If you are laid off or put on short-time working, you should always check your contract of employment to see if you are permitted to undertake other work, such as taking on another job with another employer while you are working reduced hours, unless your contract expressly prohibits this.
You would also need to ensure that you would be immediately available to return to work for your original employer. If you are unable to make yourself available for work, your employer could construe this as a resignation and refuse to pay you any redundancy to which you may otherwise be entitled.
If you have been laid off or put on short-time working you should always:
- get your employer’s agreement to undertake other work in the interim
- not work for a competitor of your employer
- ensure you are immediately available to work for your original employer at short notice.
The issue relating to contracted hours not being met can be complex.
Your expert adviser can consider the specific terms of your contract of employment, and guide you in relation to any potential claim for breach of contract or other type of claim that may be available to you.
In the event that you are unable to recover any unpaid wages from your employer, either informally or through any grievance procedure, your adviser can also help you to lodge a claim in the employment tribunal.

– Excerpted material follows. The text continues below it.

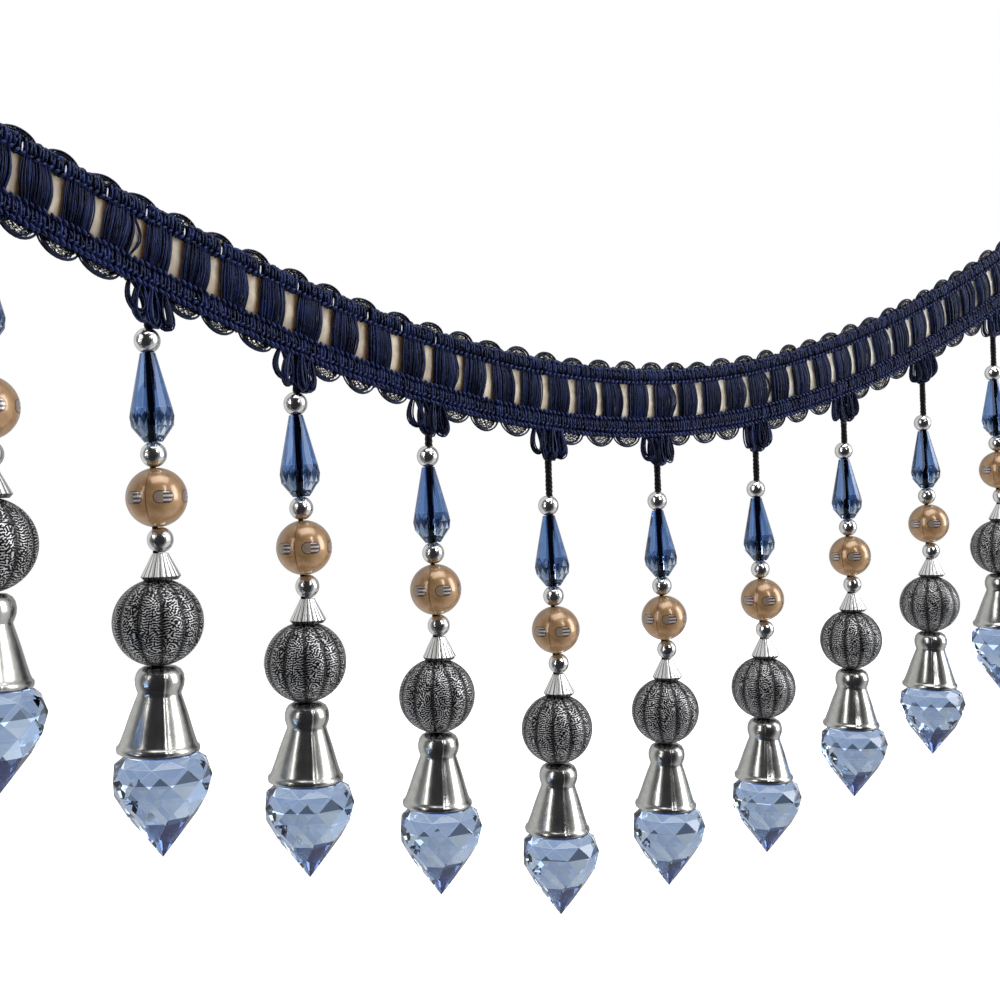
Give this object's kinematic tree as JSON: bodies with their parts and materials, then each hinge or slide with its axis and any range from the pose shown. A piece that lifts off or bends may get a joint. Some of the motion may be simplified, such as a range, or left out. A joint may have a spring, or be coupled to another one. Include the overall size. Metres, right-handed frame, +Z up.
{
  "type": "beaded fringe trim",
  "caption": "Navy woven gimp heading hung in a swag, with picot edges and a row of strung bead drops that end in faceted crystals.",
  "frame": {"origin": "top edge of the heading, halfway along the trim, on its flat back", "axes": "+X along the trim to the right as seen from the front, +Y to the back, +Z up"},
  "size_m": [0.3258, 0.0364, 0.1814],
  "materials": {
    "navy_yarn": "lustrous twisted viscose yarn",
    "beige_ribbon": "flat woven ribbon, slightly creased",
    "picot_mesh": "dark cord arches with fine metallic mesh",
    "silver": "bright silver plating",
    "blue_glass": "faceted deep blue",
    "tan_pearl": "pearly champagne with small printed ovals",
    "mesh_silver": "black and silver lace texture, grooved",
    "pale_crystal": "clear faceted steel blue"
  },
  "bodies": {
    "root": {"upper_rail": "navy_yarn", "lower_rail": "navy_yarn", "yarn_bars": "navy_yarn", "ribbon": "beige_ribbon", "upper_picots": "picot_mesh", "lower_edge": "navy_yarn", "spine_1": "silver", "teardrop_1": "blue_glass", "pearl_1": "tan_pearl", "mesh_bead_1": "mesh_silver", "crystal_1": "pale_crystal", "spine_2": "silver", "teardrop_2": "blue_glass", "pearl_2": "tan_pearl", "mesh_bead_2": "mesh_silver", "crystal_2": "pale_crystal", "spine_3": "silver", "teardrop_3": "blue_glass", "pearl_3": "tan_pearl", "mesh_bead_3": "mesh_silver", "crystal_3": "pale_crystal", "spine_4": "silver", "teardrop_4": "blue_glass", "pearl_4": "tan_pearl", "mesh_bead_4": "mesh_silver", "crystal_4": "pale_crystal", "spine_5": "silver", "teardrop_5": "blue_glass", "pearl_5": "tan_pearl", "mesh_bead_5": "mesh_silver", "crystal_5": "pale_crystal", "spine_6": "silver", "teardrop_6": "blue_glass", "pearl_6": "tan_pearl", "mesh_bead_6": "mesh_silver", "crystal_6": "pale_crystal", "spine_7": "silver", "teardrop_7": "blue_glass", "pearl_7": "tan_pearl", "mesh_bead_7": "mesh_silver", "crystal_7": "pale_crystal", "spine_8": "silver", "teardrop_8": "blue_glass", "pearl_8": "tan_pearl", "mesh_bead_8": "mesh_silver", "crystal_8": "pale_crystal", "spine_9": "silver", "teardrop_9": "blue_glass", "pearl_9": "tan_pearl", "mesh_bead_9": "mesh_silver", "crystal_9": "pale_crystal", "spine_10": "silver", "teardrop_10": "blue_glass", "pearl_10": "tan_pearl", "mesh_bead_10": "mesh_silver", "crystal_10": "pale_crystal"}
  },
  "joints": []
}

The matters contained in this article are intended to be for general information purposes only. This article does not constitute legal advice, nor is it a complete or authoritative statement of the law, and should not be treated as such. Whilst every effort is made to ensure that the information is correct, no warranty, express or implied, is given as to its accuracy and no liability is accepted for any error or omission. Before acting on any of the information contained herein, expert legal advice should be sought.